The failure of this attempt prompts the American government to propose a nuclear solution to the Godzilla problem, an unsubtle plot point that fully establishes rogue official Rando Yaguchi (Hiroki Hasegawa) and his special task force of “pains in the bureaucracy” as Japan’s last hope. (In another very Japanese touch, while Yaguchi is ostensibly their leader, the solution to the Godzilla problem is communal.) They’re countered by a very unconvincing American special liaison, Kayoko Ann Patterson (Satomi Ishihara), who wants to sacrifice Tokyo on the altar of her political ambitions. Ishihara tries, but is clearly not fluent in English, let alone a native speaker—which would be fine, if she weren’t the film’s representation of America and its selfish, individualist values.

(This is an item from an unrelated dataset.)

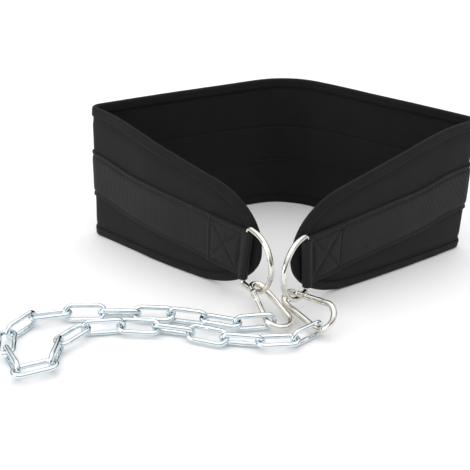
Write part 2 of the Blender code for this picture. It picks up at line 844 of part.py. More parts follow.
def make_chain(root):
    pattern_link = add("link_pattern", wire_curve("link", link_points(), LINK_WIRE, 6, True), "zinc", root)
    mesh = meshed(pattern_link)
    bpy.data.objects.remove(pattern_link)
    links = []
    for number, (start, direction, lean) in enumerate(chain_places(), start=1):
        link = add(f"chain_link_{number:02d}", mesh, "zinc", root)
        side = Vector((0, 0, 1)).cross(direction).normalized()
        frame = Matrix((direction, side, direction.cross(side))).transposed().to_4x4()
        roll = lean if number % 2 else lean - math.pi / 2
        link.matrix_world = Matrix.Translation(start) @ frame @ Matrix.Rotation(roll, 4, "X")
        links.append(link)
    return links


def centre_on_floor(root, pieces):
    """Move the whole belt so that the origin is under the middle of everything that is built."""
    bpy.context.view_layer.update()
    graph = bpy.context.evaluated_depsgraph_get()
    points = []
    for piece in pieces:
        mesh = piece.evaluated_get(graph).to_mesh()
        points += [piece.matrix_world @ vertex.co for vertex in mesh.vertices]
    for axis in (0, 1):
        values = [point[axis] for point in points]
        root.location[axis] = -(min(values) + max(values)) / 2


for leftover in list(bpy.data.objects):
    bpy.data.objects.remove(leftover)

PARTS = collection("dip_belt")
CUTTERS = collection("cutters")
MATERIALS = {name: material(name) for name in COLOURS}

BELT = bpy.data.objects.new("dip_belt", None)
PARTS.objects.link(BELT)
BUILT = [make_body(BELT), make_binding(BELT), make_strap(BELT)]
for SIDE, LABEL in ((-1, "left"), (1, "right")):
    BUILT.append(make_ring(SIDE, f"d_ring_{LABEL}", BELT))
    BUILT.append(make_hook(SIDE, f"hook_{LABEL}", BELT))
    BUILT.append(make_gate(SIDE, f"gate_{LABEL}", BELT))
    BUILT.append(make_pin(SIDE, f"pin_{LABEL}", BELT))
BUILT += make_chain(BELT)
centre_on_floor(BELT, BUILT)
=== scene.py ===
import json
import math

import bmesh
import bpy
from mathutils import Matrix, Vector, noise

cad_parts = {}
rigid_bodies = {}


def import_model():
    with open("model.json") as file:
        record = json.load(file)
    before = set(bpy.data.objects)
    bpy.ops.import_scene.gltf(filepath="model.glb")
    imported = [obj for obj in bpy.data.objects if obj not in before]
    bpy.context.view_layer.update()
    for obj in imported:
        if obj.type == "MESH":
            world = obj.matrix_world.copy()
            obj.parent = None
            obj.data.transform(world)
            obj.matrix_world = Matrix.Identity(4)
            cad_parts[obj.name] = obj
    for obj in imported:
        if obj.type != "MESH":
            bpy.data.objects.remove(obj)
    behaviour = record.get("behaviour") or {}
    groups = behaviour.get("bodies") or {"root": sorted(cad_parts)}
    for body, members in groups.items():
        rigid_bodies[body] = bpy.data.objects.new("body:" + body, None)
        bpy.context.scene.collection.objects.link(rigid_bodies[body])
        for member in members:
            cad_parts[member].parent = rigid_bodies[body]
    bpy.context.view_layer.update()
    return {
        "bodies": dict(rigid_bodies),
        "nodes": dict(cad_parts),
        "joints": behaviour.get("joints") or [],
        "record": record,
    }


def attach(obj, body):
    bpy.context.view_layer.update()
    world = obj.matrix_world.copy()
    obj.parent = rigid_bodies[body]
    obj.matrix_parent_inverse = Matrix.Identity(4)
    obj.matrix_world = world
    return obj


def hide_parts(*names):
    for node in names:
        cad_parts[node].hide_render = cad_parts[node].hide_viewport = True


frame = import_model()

# Studio
# The belt is photographed alone on white, from the front and above, with soft light from both sides.
# The camera is a short telephoto that looks 24 degrees down and is rolled slightly.
scene = bpy.context.scene
LENS = 64.6
PICTURE_SHIFT = -0.007
CAMERA_PITCH = math.radians(66.0)
CAMERA_ROLL = math.radians(1.8)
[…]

So, yes, Shin Godzilla is dialogue-heavy, and sometimes it fails to make much sense. And after that knockout battle scene in the middle of the film, the end conflict is a little anticlimactic, especially for Western audiences used to a lone hero sacrificing themselves to save the day instead of the successful execution of a coordinated team effort. But these things are all part of the charm of a Godzilla movie, and as far as Godzilla movies go, this one is—just as Toho promised—a smashing return to form.